Adozione e scuola: “Taci tu che non sei altro che un figlio di p…”. Il consiglio della psicologa

Il bambino adottato deve avere la certezza che in famiglia può parlare di tutto ciò che gli viene detto dai compagni, senza paura di ferire i genitori o fare del male con il suo passato, ma che anzi è amato con tutta la sua storia

Dopo una adozione, ogni genitore ha ben presente che suo figlio gli chiederà sempre in varie fasi del suo sviluppo, in modi diversi, di raccontargli qualcosa di lui, la sua storia, il loro incontro, papà e mamma come erano prima di incontrarlo. Ma sa soprattutto che le domande “da dove vengo? Quali sono le mie origini? Com’erano i genitori biologici? Perché mi hanno abbandonato?” sono frequenti nell’esperienza adottiva. Riguardano infatti aspetti che si intrecciano con la costruzione dell’identità del figlio.

Con la crescita e il confronto con i coetanei, il bambino si pone tante domande sulla sua condizione, comprende che essere adottato vuol dire avere genitori biologici che sono differenti da chi lo sta crescendo, e comprende che prima di essere adottato è stato abbandonato: l’abbandono è un evento che il bambino non sceglie ma subisce, e in lui ci sono ricordi e sensazioni legati al tempo prima dell’incontro con mamma e papà, oltre a sentimenti di dolore e di rabbia.

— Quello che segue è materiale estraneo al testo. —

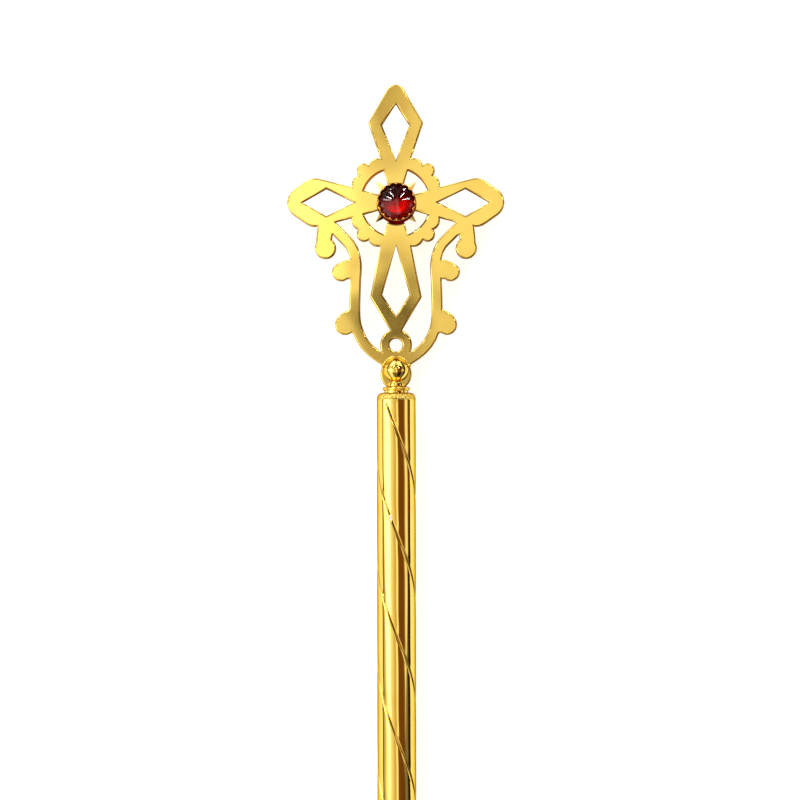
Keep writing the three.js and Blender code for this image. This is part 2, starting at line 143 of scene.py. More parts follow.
def polished_gold(name, colour, tarnish, roughness, wrinkles=None, wall_shade_colour=None):
    """Mirror gold plate: faint clouding, polish hairs, a slightly uneven surface, and walls and steep edges
    darkened with a brown, which is painted shade along with some of their rougher finish.
    """
    clouds_per_metre = 60
    cloud_roughness = 0.05
    swells_per_metre = 45
    swell_height = 0.12 * mm
    hairs_per_metre = 1500
    hair_height = 0.0006 * mm
    hair_roughness = 0.03
    wrinkles_per_metre = 1300
    wrinkle_height = 0.7 * mm
    wrinkle_roughness = 0.12
    wall_roughness = 0.12
    material, shade = blank_material(name)
    place = shade.node("TexCoord", {}, {}, out="Object")
    cloud = shade.node("TexNoise", {}, {"Vector": place, "Scale": clouds_per_metre, "Detail": 3})
    hairs = shade.node("TexNoise", {}, {"Vector": place, "Scale": hairs_per_metre, "Detail": 2})
    swell = shade.node("TexNoise", {}, {"Vector": place, "Scale": swells_per_metre, "Detail": 1})
    tint = cloud.span(0.42, 0.72, 0, 0.5)
    base = shade.node("Mix", {"data_type": "RGBA"}, {"Factor": tint, 6: colour, 7: tarnish}, out=2)
    rough = roughness + cloud_roughness * tint + hair_roughness * hairs
    relief = swell * swell_height + hairs * hair_height
    if wrinkles:
        start, end, soft = wrinkles
        along = shade.node("SeparateXYZ", {}, {0: place}, out="Y")
        mask = along.span(start - soft, start) * along.span(end, end + soft, 1, 0)
        values = {"Vector": place, "Scale": wrinkles_per_metre, "Detail": 2, "Distortion": 0.6}
        relief = relief + shade.node("TexNoise", {}, values) * mask * wrinkle_height
        rough = rough + wrinkle_roughness * mask
    if wall_shade_colour:
        # Painted shade: walls and the steep parts of the rounded edges, picked out by how steeply they face,
        # are mixed towards a dark brown; a little of it stands for their rougher, less polished finish.
        facing = shade.node("TexCoord", {}, {}, out="Normal")
        level = shade.sum("ABSOLUTE", shade.node("SeparateXYZ", {}, {0: facing}, out="Z"))
        wall = level.span(0.2, 0.85, 1, 0) * cloud.span(0.3, 0.6, 0.75, 1)
        base = shade.node("Mix", {"data_type": "RGBA"}, {"Factor": wall, 6: base, 7: wall_shade_colour}, out=2)
        rough = rough + wall_roughness * wall
    bump = shade.node("Bump", {}, {"Strength": 1, "Distance": 1, "Height": relief})
    values = {
        "Base Color": base,
        "Metallic": 1,
        "Specular Tint": edge_gold,
        "Roughness": rough,
        "Normal": bump,
    }
    shade.node("OutputMaterial", {}, {"Surface": shade.node("BsdfPrincipled", {}, values)})
    return material


def finish(name, mesh, material, nodes, crease=radians(35)):
    """Makes a piece of a finished bmesh, which rides on the whole and stands for its CAD nodes."""
    data = bpy.data.meshes.new(name)
    mesh.to_mesh(data)
    mesh.free()
    data.materials.append(material)
    data.shade_smooth()
    data.set_sharp_from_angle(angle=crease)
    piece = bpy.data.objects.new(name, data)
    bpy.context.scene.collection.objects.link(piece)
    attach(piece, "root")
    if nodes:
        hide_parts(*nodes)
    return piece


def verts_of(made):
    """The new corners that an extrusion has made."""
    return [part for part in made["geom"] if isinstance(part, bmesh.types.BMVert)]


def edges_among(verts):
    """The edges that join these corners to one another."""
    found = set(verts)
    return list({edge for vert in verts for edge in vert.link_edges if edge.other_vert(vert) in found})


def draw_ring_along(mesh, edges, radius, path):
    """Extrudes a round ring of edges about the staff's axis through (radius, y) points."""
    for next_radius, y in path:
        verts = verts_of(bmesh.ops.extrude_edge_only(mesh, edges=edges))
        centre = Vector((0, verts[0].co.y, axis_height))
        factor = next_radius / radius
        bmesh.ops.scale(mesh, vec=(factor, 1, factor), verts=verts, space=Matrix.Translation(-centre))
        bmesh.ops.translate(mesh, vec=(0, y - centre.y, 0), verts=verts)
        radius = next_radius
        edges = edges_among(verts)
    return edges


def skin_depth(away):
    """How far the tube's skin lies inside its radius, at a distance to the right of a groove's bottom."""
    wall = groove_right if away > 0 else groove_left
    groove = groove_depth * max(0, 1 - abs(away) / wall) ** 1.1
    return groove + groove_dip * exp(-((away / groove_dip_reach) ** 2))


def groove_strength(y):
    """1 along the grooves, and 0 where they have run out near the tube's ends."""
    from_top = tube_top - shoulder_radius - groove_top_gap - y
    from_foot = y - tube_foot - groove_foot_gap
    share = max(0, min(1, from_top / groove_fade, from_foot / groove_fade))
    return share * share * (3 - 2 * share)


def groove_turn(y):
    """The angle round the tube, from the front, that the first groove has reached at y."""
    return -2 * pi * (y - tube_top + groove_front_crossing) / groove_lead


start_angle = 2 * pi / groove_starts
groove_lean = cos(atan(2 * pi * tube_radius / groove_lead))
groove_angle = groove_left / groove_lean / tube_radius
land_angle = start_angle - 2 * groove_angle
in_groove = [groove_angle * share for share in (-1, -0.65, -0.3, 0, 0.25, 0.5, 0.75, 1)]
on_land = [groove_angle + land_angle * i / columns_per_start for i in range(1, columns_per_start)]
columns = [start * start_angle + angle for start in range(groove_starts) for angle in in_groove + on_land]

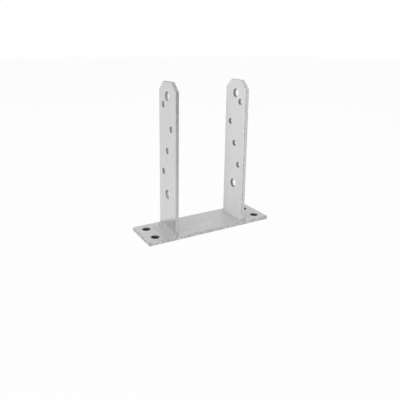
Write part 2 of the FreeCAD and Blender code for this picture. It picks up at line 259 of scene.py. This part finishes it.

Il bambino porta ai genitori la tematica dell’abbandono solo quando è stata raggiunta una certa sicurezza del legame, si sente di parlare solo quando si sente dentro una relazione accogliente, che lo può contenere, dove può trovare genitori forti, disponibili ad affrontare con lui questa tematica. Sapere che può parlare della sua storia, fa sentire il bambino parte di una famiglia che lo accoglie con tutto il suo passato.

Adozione e scuola. Il rapporto con i compagni di classe e la famiglia

Il tema della verità narrabile ha dunque un posto fondamentale tra le attenzioni da avere nel percorso adottivo. Quando si adotta non si adotta solo il figlio ma anche la ferita che porta con sé.

È importante parlare della sua storia, non imponendo, ma facilitando la narrazione del figlio: le storie hanno un peso a volte non indifferente, ma se vengono comprese ed affrontate in modo che il figlio possa fare pace con se stesso e con la propria ferita, ecco che il figlio stesso acquisirà maggiore sicurezza. Parlare di ciò che è accaduto nel suo passato è aiutarlo a comprendere meglio la sua storia e a rapportarsi con serenità ad essa.

Il bambino va informato sul suo passato, con modi adeguati alla sua età e al suo sviluppo, le domande vanno accolte, e il racconto va fatto ogni volta che il bambino lo chiede. Quando nella storia del bambino ci sono fatti ancor più dolorosi o che creano disagio, non vanno nascosti soprattutto se il bambino ne ha memoria, e nello stesso tempo non vanno usati per distruggere l’immagine dei genitori biologici. È importante passare il fatto che i genitori biologici non erano capaci di rapportarsi in modo diverso, che certi comportamenti di maltrattamento o devianti che hanno messo in atto sono sbagliati, ma sono stati fatti perché erano incapaci di fare altro: è un’immagine quindi di genitori biologici fragili e in difficoltà, che non sapevano svolgere in modo adeguato il loro ruolo di genitori, che gli volevano un bene non sufficiente a farlo crescere o magari non erano proprio capaci di amarlo.

Può essere difficile per un genitore non arrivare al giudizio e alla condanna di questi genitori biologici, ma è importante per non passare l’idea al bambino di essere a sua volta sbagliato.

Ecco che se il bambino ha potuto confrontarsi con i genitori sul suo passato, parlare delle sue emozioni relative alla sua storia, dei suoi ricordi su situazioni anche negative o che possono creare disagio, e ha sentito accoglienza e comprensione, sarà più forte nell’affrontare il confronto con l’esterno, con le possibili domande o affermazioni che arriveranno magari dai suoi compagni: infatti potrà capitare più volte che qualche compagno a scuola più o meno ingenuamente lo ferisca nei momenti di litigio, colpendolo sulla sua storia.

La forza che il bambino riceve da sentire che mamma e papà ci sono, lo ascoltano e lo sostengono è determinante in questi confronti con il mondo esterno; avere la certezza che in famiglia può parlare di ciò che gli viene detto dai compagni, senza paura di ferire i genitori o fare del male con il suo passato, ma che anzi è amato con tutta la sua storia, e che inoltre il valore della sua persona non è determinato dal suo passato, saranno la spinta per trovare il suo modo di confrontarsi con i coetanei senza ritirarsi di fronte a possibili battute o domande inopportune.